You should be prepared to blow them away. Literally sit at home, asking yourself questions in front of a mirror, over and over again, until you know your answers inside out.

No, these are not original questions. But that doesn’t mean you won’t be asked them. To give you an indication of this, in two separate pupillage interviews I was asked the classic: “What is your greatest weakness?” I now know my answer to this one by memory!

Practice Your Debating

Pupillage interviews often include a question or two along classic debating lines:

After all, your job is to juggle arguments and evidence in front of a judge. What better way for a chambers to test your aptitude for this by getting you to argue points in your pupillage interview?

This is often the part that scares people the most, as it is thought to be the most difficult to prepare for. It’s not.

Prepare the same way you would as for any other activity – practice. Write down as many debating motions as you can think of, sit in front of a mirror, and run through them one by one.

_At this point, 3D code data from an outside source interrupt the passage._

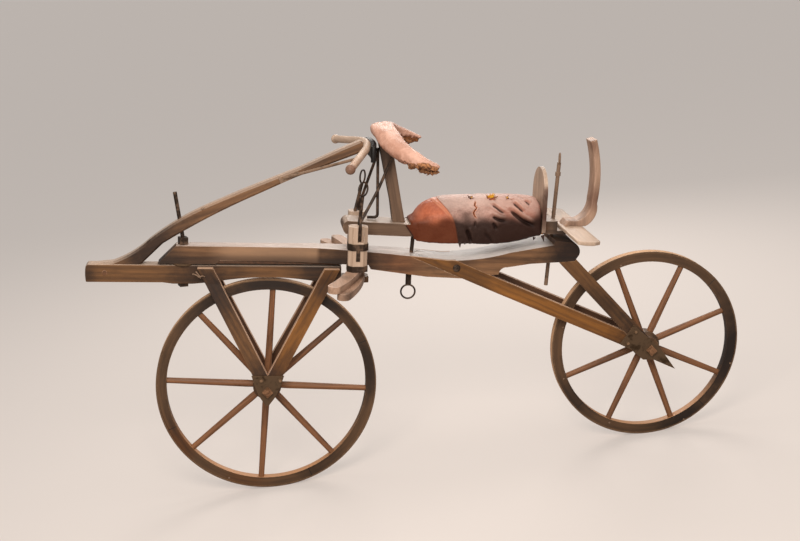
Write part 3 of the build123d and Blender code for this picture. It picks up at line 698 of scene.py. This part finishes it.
def merged_copy(name, node, inward):
    """A closed copy of a CAD node's mesh, drawn in a little along its normals."""
    bm = bmesh.new()
    bm.from_mesh(nodes[node].data)
    bmesh.ops.remove_doubles(bm, verts=bm.verts, dist=1e-5)
    bmesh.ops.recalc_face_normals(bm, faces=bm.faces)
    bm.normal_update()
    for vert, normal in [(v, v.normal.copy()) for v in bm.verts]:
        vert.co -= normal * inward
    return new_object(name, bm)


def shade_smooth(piece):
    for polygon in piece.data.polygons:
        polygon.use_smooth = True


def settled(piece):
    """Turns the piece's modifiers into its own mesh."""
    graph = bpy.context.evaluated_depsgraph_get()
    mesh = bpy.data.meshes.new_from_object(piece.evaluated_get(graph))
    piece.modifiers.clear()
    piece.data = mesh
    shade_smooth(piece)


def calm(piece, chosen, times):
    """Irons out bumps: each chosen point moves to the middle of its neighbours, again and again."""
    bm = bmesh.new()
    bm.from_mesh(piece.data)
    verts = [v for v in bm.verts if chosen(woodwork(v.co))]
    for _ in range(times):
        bmesh.ops.smooth_vert(bm, verts=verts, factor=0.5,
                              use_axis_x=True, use_axis_y=True, use_axis_z=True)
    bm.to_mesh(piece.data)
    bm.free()


def fill(piece, voxel, held, pressure, cap, rounded=None, times=0):
    """Remeshes the piece and blows it up by cloth pressure, with some points held.

    Corners of the plain solid that the rounded test picks are ironed out before it is made finer.
    """
    squares = piece.modifiers.new("squares", "REMESH")
    squares.mode, squares.voxel_size = "VOXEL", voxel
    settled(piece)
    group = piece.vertex_groups.new(name="held")
    group.add([v.index for v in piece.data.vertices if held(woodwork(v.co))], 1.0, "REPLACE")
    before = [v.co.copy() for v in piece.data.vertices]
    cloth = piece.modifiers.new("stuffing", "CLOTH")
    cloth.settings.vertex_group_mass = "held"
    cloth.settings.use_pressure = True
    cloth.settings.uniform_pressure_force = pressure
    cloth.settings.effector_weights.gravity = 0
    cloth.point_cache.frame_start, cloth.point_cache.frame_end = 1, STUFFING_FRAMES
    for step_ in range(STUFFING_FRAMES):
        scene.frame_set(step_ + 1)
    settled(piece)
    for vert, start in zip(piece.data.vertices, before):
        move = vert.co - start
        if move.length > cap:
            vert.co = start + move * (cap / move.length)
    if rounded:
        calm(piece, rounded, times)
    finer = piece.modifiers.new("finer", "SUBSURF")
    finer.levels = finer.render_levels = 1
    settled(piece)
    print(piece.name, "has", len(piece.data.polygons), "faces")


# %% [markdown]
# Old leather lies in folds. Each fold is a short path of points near the skin, with a width
# and a depth: points of the skin sink in along the path, and a lip swells up beside it.

# %% Folds


def smooth(value, low, high):
    """0 below low, 1 above high, and a smooth slope between them."""
    share = max(0.0, min(1.0, (value - low) / (high - low)))
    return share * share * (3 - 2 * share)


def mark(piece, rows):
    """Keeps one number per point in each named attribute, for the material to read."""
    for name, values in rows.items():
        piece.data.attributes.new(name, "FLOAT", "POINT").data.foreach_set("value", values)


def from_line(point, start, end):
    """Distance of a point from a straight line piece, and how far along it lies, 0 to 1."""
    along = end - start
    share = max(0.0, min(1.0, (point - start).dot(along) / along.length_squared))
    return (point - start - along * share).length, share


def from_path(point, path):
    """Distance of a point from a path of straight pieces, and how far along it lies, 0 to 1."""
    rows = [(*from_line(point, a, b), i) for i, (a, b) in enumerate(zip(path, path[1:]))]
    gap_, share, i = min(rows)
    return gap_, (share + i) / len(rows)


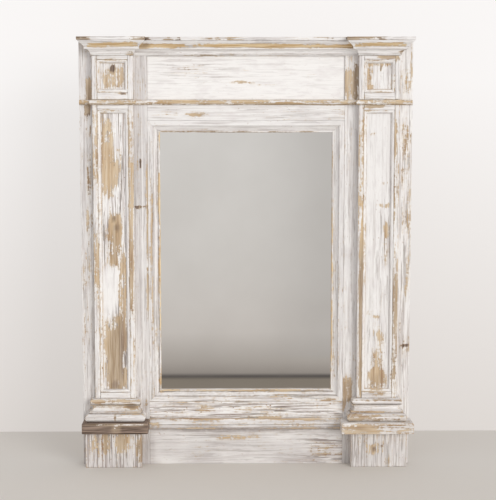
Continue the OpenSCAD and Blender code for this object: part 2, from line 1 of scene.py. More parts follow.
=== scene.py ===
# A tall overmantel mirror: worn white distemper over pine, silvered glass, hanging rings behind.
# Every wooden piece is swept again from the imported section, with eased and worn arrises.
import math
import bmesh
import bpy
import numpy as np
from mathutils import Euler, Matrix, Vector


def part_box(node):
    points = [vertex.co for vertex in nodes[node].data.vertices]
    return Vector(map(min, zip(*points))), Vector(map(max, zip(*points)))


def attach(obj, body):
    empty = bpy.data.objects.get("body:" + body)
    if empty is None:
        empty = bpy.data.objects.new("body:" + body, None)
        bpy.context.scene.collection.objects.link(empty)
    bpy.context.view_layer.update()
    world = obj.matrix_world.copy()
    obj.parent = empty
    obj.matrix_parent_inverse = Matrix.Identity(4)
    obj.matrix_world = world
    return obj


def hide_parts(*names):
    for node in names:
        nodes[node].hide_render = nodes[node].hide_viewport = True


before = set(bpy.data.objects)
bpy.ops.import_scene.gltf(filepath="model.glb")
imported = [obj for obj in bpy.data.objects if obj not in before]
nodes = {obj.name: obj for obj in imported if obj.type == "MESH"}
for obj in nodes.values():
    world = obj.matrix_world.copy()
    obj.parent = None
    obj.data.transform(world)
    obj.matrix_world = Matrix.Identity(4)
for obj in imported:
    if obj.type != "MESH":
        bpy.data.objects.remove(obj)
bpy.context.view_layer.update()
mm = 0.001
print("frame loaded:", len(nodes), "nodes")


# sRGB hex to a linear colour
def linear(hexColour):
    parts = [int(hexColour[i:i + 2], 16) / 255 for i in (1, 3, 5)]
    return tuple(c / 12.92 if c < 0.04045 else ((c + 0.055) / 1.055) ** 2.4 for c in parts) + (1.0,)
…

Of course, it’s likely that you know at least a few arguments for each side but just need to figure out how to structure them. So try your mini-speech a few different ways: first a 30 second rapid-fire answer, then repeat with a longer 5 minute analysis. Get friends to sit there and listen to you tortuously discuss whether the UK needs a nuclear deterrent. It’s surprisingly entertaining and, what’s more, might well land you with a pupillage place!